Setelah aku membaca buku ini, ada sisi empatiku yang bisa menjelaskan bahwa “ohh yasudah, ibuku memang ditakdirkan seperti itu” dan aku juga ditakdirkan untuk berjuang dengan segala rasa dan berusaha merubahnya menjadi energi yang lebih baik, agar aku tidak menurunkan perilaku abusive yang telah membekas menjadi trauma kepada anakku.
Hal yang paling utama ketika aku berjuang dengan rasa ini, aku banyak menyerahkan segala urusan kepada Allah Subhanahuwata’alla, aku rela dengan takdirNya. Hatiku sudah semakin pulih, jiwaku semakin kuat menolak rindu yang hampa, otakku kini lebih dominan bekerja dibanding perasaanku.
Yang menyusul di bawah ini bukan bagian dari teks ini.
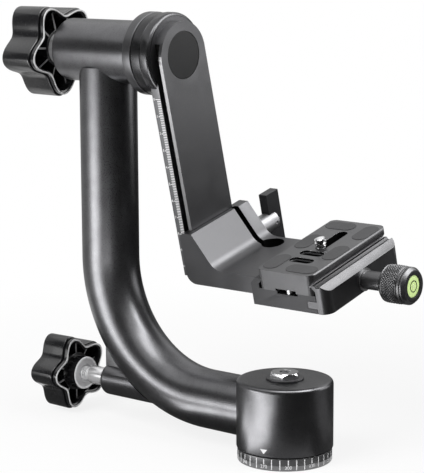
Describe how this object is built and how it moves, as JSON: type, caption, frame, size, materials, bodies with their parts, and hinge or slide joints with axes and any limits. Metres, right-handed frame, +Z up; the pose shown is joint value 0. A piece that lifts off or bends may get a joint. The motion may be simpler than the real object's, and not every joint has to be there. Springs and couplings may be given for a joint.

Namun Allah menakdirkan sel imun tubuhku menyerang diriku sendiri, aku terkena Autoimun (IBD – Ulcerative Collitis). Aku didiagnosa penyakit ini sejak April 2024, namun semakin aku kenal tentang gejala penyakit ini, semakin aku sadar bahwa aku sudah mengalami gejala penyakit ini sejak aku SD dahulu. Tapi, aku ikhlas dan bahagia saat ini karena aku memiliki support system yaitu suami dan anak yang selalu menerimaku apa adanya.